「在日」社会に活力取り戻す
在日韓国人にとって地方参政権は悲願である。すでに渡日初期より100年になる「在日」は、日本社会のすべての義務をはたしているにもかかわらず地方参政権をいまだに得ることができていない。
この地方参政権獲得のために、民団をはじめ多くの先達が血のにじむような努力をしてきた。しかし、達成されていない。その結果、「在日」社会は諦念のなかにあると言っても過言ではない。
2021年1月から筆者たちはインターネット署名サイトChange.org(チェンジオーグ)で「定住外国籍住民に日本でも地方参政権を!」という署名活動を始めた。
今回、活動を始めた意図は「定住外国籍住民の地方参政権」そのものであると同時に、こうした諦念ともいえる状況にある在日同胞の「エンパワメント」、つまり個人や集団が本来持っている潜在能力を引き出し、湧き出させることである。
話がややずれていると思われるかもしれないが、在日韓国・朝鮮籍者の自殺死亡率は、日本全体や他の国籍者よりも際立って高い。とくに民族運動や地域運動を熱心におこなってきた2世の人びとの自殺率が高いのである。指紋押捺拒否運動の頃、「在日」は元気がよかった。社会を変えていけるそうした期待があった。
しかし、民主党政権終結とともに決定的となった「地方参政権」の挫折以降、「在日」はなかなか展望を見いだせていない。そうした展望のなさが「在日」を追い込んでいるといえるかもしれない。
活動開始から1年が過ぎた1月20日現在で1万8533人が賛同署名を寄せてくれている。しかしこの数は決して多いとはいえない。賛同方法はまず①Change.orgのサイトに入る②「地方参政権」で検索③「定住外国籍住民に日本でも地方参政権を!」のページで「今すぐ賛同」をクリック④初めての人は名前などを登録。このときペンネームや通称名でもだいじょうぶ。
今回の運動でまず念頭にあったのはニューカマーの外国籍住民であった。つまり80年代後半以降に日本に来た人びとだ。そのためさまざまな外国籍住民団体にあたったが、おしなべて反応はよくなかった。ある団体の理事は、「主張としてはよいが、自分たちはこれまで政治的な問題にタッチせずにやってきた。もしこの問題に賛同すると、『この団体はいつから政治問題に頭を突っ込むようになったのだ』と自分たちが批判をうける」という回答であった。
新規定住者の人びとはとくに在留資格の問題などもあり、政治的問題への関与、名前が出ることを恐れる傾向がある。

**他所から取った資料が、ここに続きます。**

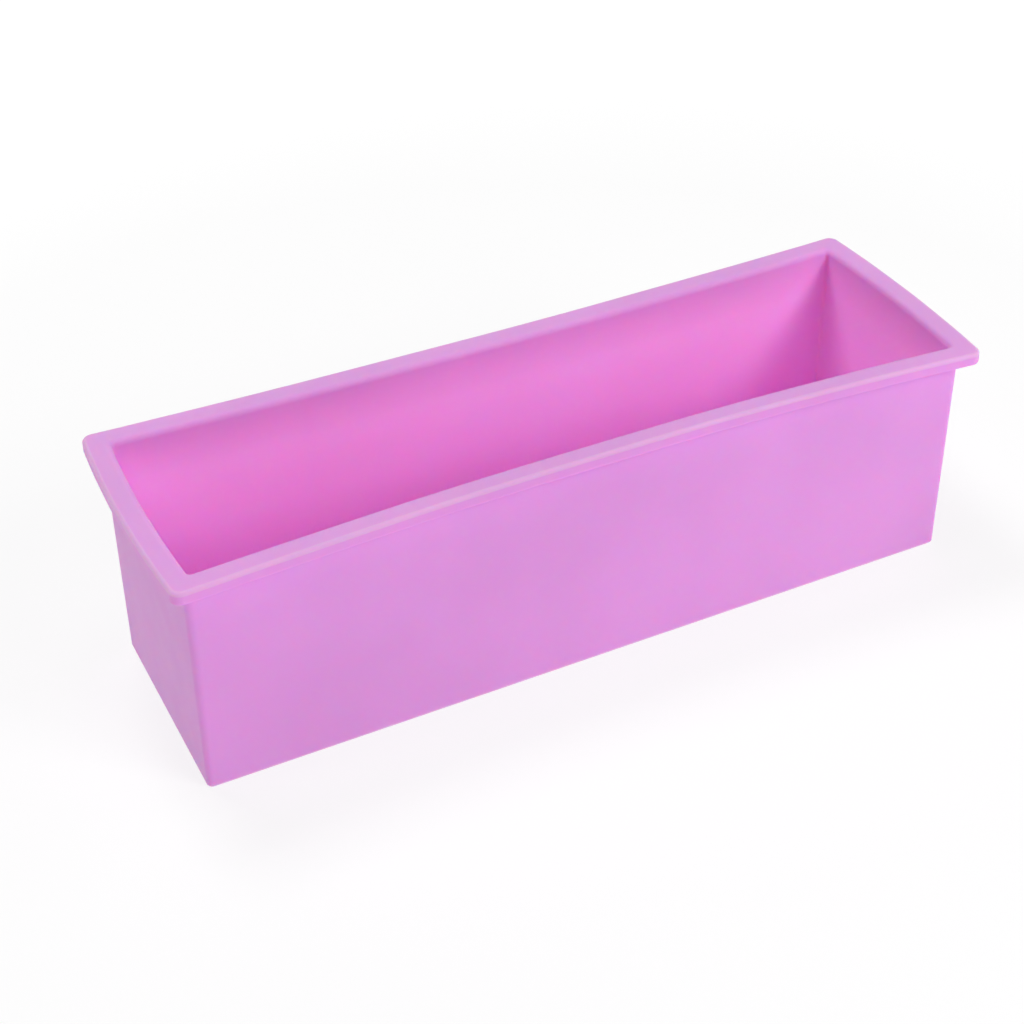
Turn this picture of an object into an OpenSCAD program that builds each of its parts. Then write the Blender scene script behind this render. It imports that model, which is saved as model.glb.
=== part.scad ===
// Flexible soap loaf mould: an open trough moulded in one piece, with a flat
// flange round its rim. Z = 0 is the face that it stands on, and the X and Y
// axes pass through the middle of its floor. X runs along the loaf.

/* [Overall size] */
// Length over the rim flange
overall_length = 280; // [200:1:340]
// Width over the rim flange
overall_width = 88; // [60:1:140]
// Height from the resting face to the top of the rim
overall_height = 81; // [45:1:120]

/* [Walls] */
// Thickness of the side walls
wall = 2.8; // [2:0.1:5]
// Thickness of the floor
floor_thickness = 3; // [2:0.1:8]
// How far each wall leans in from the rim to the floor
draft = 0.4; // [0:0.1:0.8]

/* [Rim flange] */
// How far the flange stands out from the walls
flange_overhang = 5.2; // [3:0.1:15]
// Thickness of the flange
flange_thickness = 4.3; // [2:0.1:8]
// Radius of the flange's corners, seen from above
flange_corner = 3.5; // [1.5:0.5:12]

/* [Corners and edges] */
// Radius of the cavity's upright corners at the rim
cavity_corner = 1.2; // [1:0.1:8]
// Radius where the cavity's walls meet its floor
floor_fillet = 0.8; // [0.2:0.1:4]
// Radius of the lip between the rim and the cavity
lip_radius = 2; // [0.2:0.1:2.8]
// Radius of the flange's upper outer edge
flange_top_radius = 1; // [0.2:0.1:1.4]
// Radius of the flange's lower outer edge
flange_bottom_radius = 0.5; // [0.1:0.1:0.5]
// Radius in the angle between the wall and the flange
flange_fillet = 0.8; // [0.2:0.1:2]
// Radius of the edge round the resting face
foot_radius = 0.8; // [0.2:0.1:2.4]

/* [Hidden] */
$fn = 64;

// The flange
flange_underside = overall_height - flange_thickness;

// The cavity's opening at the rim
opening_length = overall_length - 2 * (flange_overhang + wall);
opening_width = overall_width - 2 * (flange_overhang + wall);

// The lip is no rounder than the wall is thick, and the flange starts inside
// the wall, halfway between the lip and the wall's outer face
lip = min(lip_radius, wall);
flange_start = (lip + wall) / 2;

// Distances out from the axes of the cavity's upright corners
outer_at_rim = cavity_corner + wall;
inner_at_floor = cavity_corner - draft;
outer_at_foot = outer_at_rim - draft;

// The floor's fillet ends at the axis of the corner
floor_round = min(floor_fillet, inner_at_floor);

// The material between a square corner at the origin and a round one that
// touches both of the corner's sides.
module corner_web(radius) {
    difference() {
        square(radius);
        translate([radius, radius]) circle(radius);
    }
}

// Carries a section round a rectangle with round corners. The section's x is
// the distance out from the corners' axes, and its y is the height. The
// rectangle's size is measured at the section's x = reach.
module carry_round(length, width, reach) {
    run_x = length - 2 * reach;
    run_y = width - 2 * reach;
    for (turn = [0:3]) {
        out = turn % 2 == 0 ? run_x : run_y;
        along = turn % 2 == 0 ? run_y : run_x;
        rotate([0, 0, 90 * turn]) {
            translate([out / 2, 0, 0])
                rotate([90, 0, 0])
                    linear_extrude(height = along, center = true) children();
            translate([out / 2, along / 2, 0])
                rotate_extrude(angle = 90) children();
        }
    }
}

// Fills the space between the corners' axes that carry_round leaves open.
module core(length, width, reach, low, high) {
    translate([reach - length / 2, reach - width / 2, low])
        cube([length - 2 * reach, width - 2 * reach, high - low]);
}

// Section of the wall and the edge of the floor. The walls are upright where
// a radius meets them and lean in by the draft in between.
module wall_section() {
    difference() {
        polygon([
            [0, 0],
            [outer_at_foot, 0],
            [outer_at_foot, foot_radius],
            [outer_at_rim, flange_underside - flange_fillet],
            [outer_at_rim, overall_height],
            [cavity_corner, overall_height],
            [cavity_corner, overall_height - lip],
            [inner_at_floor, floor_thickness + floor_round],
            [inner_at_floor, floor_thickness],
            [0, floor_thickness]
        ]);
        translate([outer_at_foot, 0]) mirror([1, 0]) corner_web(foot_radius);
        translate([cavity_corner, overall_height]) mirror([0, 1]) corner_web(lip);
    }
    translate([inner_at_floor, floor_thickness]) mirror([1, 0]) corner_web(floor_round);
    translate([outer_at_rim, flange_underside]) mirror([0, 1]) corner_web(flange_fillet);
}

// Section of the flange's outer edge.
module flange_section() {
    difference() {
        translate([0, flange_underside]) square([flange_corner, flange_thickness]);
        translate([flange_corner, overall_height]) rotate(180) corner_web(flange_top_radius);
        translate([flange_corner, flange_underside]) mirror([1, 0]) corner_web(flange_bottom_radius);
    }
}

// The trough: floor and four walls.
module trough() {
    carry_round(opening_length, opening_width, cavity_corner) wall_section();
    core(opening_length, opening_width, cavity_corner, 0, floor_thickness);
}

// The flange, which starts inside the thickness of the wall.
module flange() {
    open_length = opening_length + 2 * flange_start;
    open_width = opening_width + 2 * flange_start;
    open_corner = cavity_corner + flange_start;
    below = flange_underside - flange_thickness;
    above = overall_height + flange_thickness;
    difference() {
        union() {
            carry_round(overall_length, overall_width, flange_corner) flange_section();
            core(overall_length, overall_width, flange_corner, flange_underside, overall_height);
        }
        carry_round(open_length, open_width, open_corner)
            translate([0, below]) square([open_corner, above - below]);
        core(open_length, open_width, open_corner, below, above);
    }
}

// The whole mould is one piece of moulded rubber.
module loaf_mould() {
    color("plum") {
        trough();
        flange();
    }
}

loaf_mould();
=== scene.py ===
"""Visual model of a flexible soap loaf mould, with its floor, lights and camera.

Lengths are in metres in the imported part's frame: X runs along the loaf, Y
across it and Z up, with the origin in the middle of the resting face.
"""

import logging
import math
from dataclasses import dataclass, field
from enum import Enum

import bmesh
import bpy
import numpy as np
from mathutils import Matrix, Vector


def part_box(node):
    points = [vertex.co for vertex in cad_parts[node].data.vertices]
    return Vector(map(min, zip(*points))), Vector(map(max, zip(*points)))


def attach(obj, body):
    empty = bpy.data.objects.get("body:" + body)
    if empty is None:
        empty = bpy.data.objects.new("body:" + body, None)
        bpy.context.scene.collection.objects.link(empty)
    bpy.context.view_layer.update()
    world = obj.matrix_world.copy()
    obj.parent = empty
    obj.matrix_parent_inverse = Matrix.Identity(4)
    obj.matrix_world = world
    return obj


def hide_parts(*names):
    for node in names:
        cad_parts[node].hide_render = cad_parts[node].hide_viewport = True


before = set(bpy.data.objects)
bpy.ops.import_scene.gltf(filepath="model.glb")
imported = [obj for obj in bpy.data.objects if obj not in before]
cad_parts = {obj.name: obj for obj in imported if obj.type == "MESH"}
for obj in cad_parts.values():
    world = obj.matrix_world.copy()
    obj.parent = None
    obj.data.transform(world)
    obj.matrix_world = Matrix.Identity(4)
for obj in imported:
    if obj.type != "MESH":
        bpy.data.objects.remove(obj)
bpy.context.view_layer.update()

LOG = logging.getLogger("loaf_mould")
MM = 0.001
HOLD = 0.4 * MM
MERGE_REACH = 0.001 * MM
ARC_STEPS = 10
MOULD_NODE = "loaf_mould"
ROOT_BODY = "root"

Pair = tuple[float, float]
Colour = tuple[float, float, float]
Station = tuple[float, float, float]
Input = bpy.types.NodeSocket | float | Colour


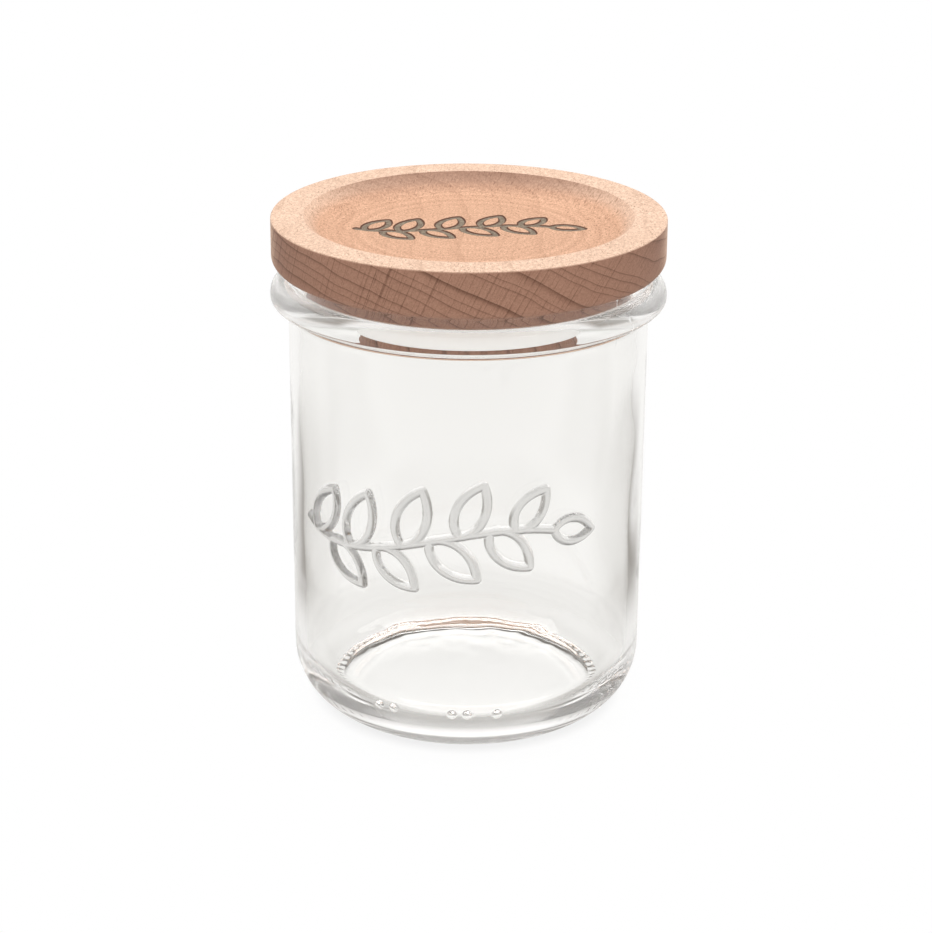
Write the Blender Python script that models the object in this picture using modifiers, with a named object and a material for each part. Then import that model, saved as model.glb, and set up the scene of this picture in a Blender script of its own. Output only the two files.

しかしそれでは何も変わっていかない。
もう一つ運動を始めて明らかになったのは、「核となる国会議員」がいないということだ。この件に賛同しても票を減らすことにはなっても増えることは見込めないため、議員も政党も二の足を踏む。筆者たちがおこなった政党アンケートで回答を送ってきたのは順に共産党、公明党、社民党のみ。立憲民主、国民民主、れいわ、自民は回答無し。ある「リベラル」といわれる政党の議員に尋ねると、「党議がありますので個人として意見は差し控えたい」という回答であった。市民運動とはいわば城の外堀から声をあげ届けることである。しかし目標達成のためには本丸でその声を受け止め動く存在が必要である。運動と国会を有機的につなぐ存在だ。こうした核になる議員が必要なのである。
議員の人びとを動かすためには世論形成とそのための社会運動が必要である。しかし一方、運動と運動体はあくまで「手段」であり「道具」である。「出口」から逆算してどのような運動と運動体のありかたが必要かということを考える。
「在日」の場合、日本社会に問題提起していく術が少ないため、運動と運動体が「自己目的化」してしまう傾向がある。すると硬直化が始まってしまう。運動と運動体は「目的」ではなく「手段」であり、「道具」であり、光を集めて火を起こす「集光レンズ」である。
また、地方参政権推進のために、法改正とともに各自治体の条例でそれを実行できないかという模索もある。筆者は神奈川県川崎市の立憲民主党、共産党、公明市議団にコンタクトをとった。そうしたところ、立憲民主党、共産党は「対応を考えます」との返事。公明党はもう少しくわしく話が聞きたいということで、市役所で3人の公明党市議と話しをした。「もう少し勉強して対応していきたい」ということだった。また神奈川県相模原市でも同様の動きがある。
こうした動きや思いのもと、私、金泰泳は今年夏の参議院議員選挙に立候補することを決意しました。社民党から全国比例区で出馬する予定です。在日同胞のため、そしてすべての住民の幸せのために働かせてください。
韓国籍、朝鮮籍のみなさん、また日本籍、ほかの国籍のみなさん、ぜひ、ご支援をお願いいたします。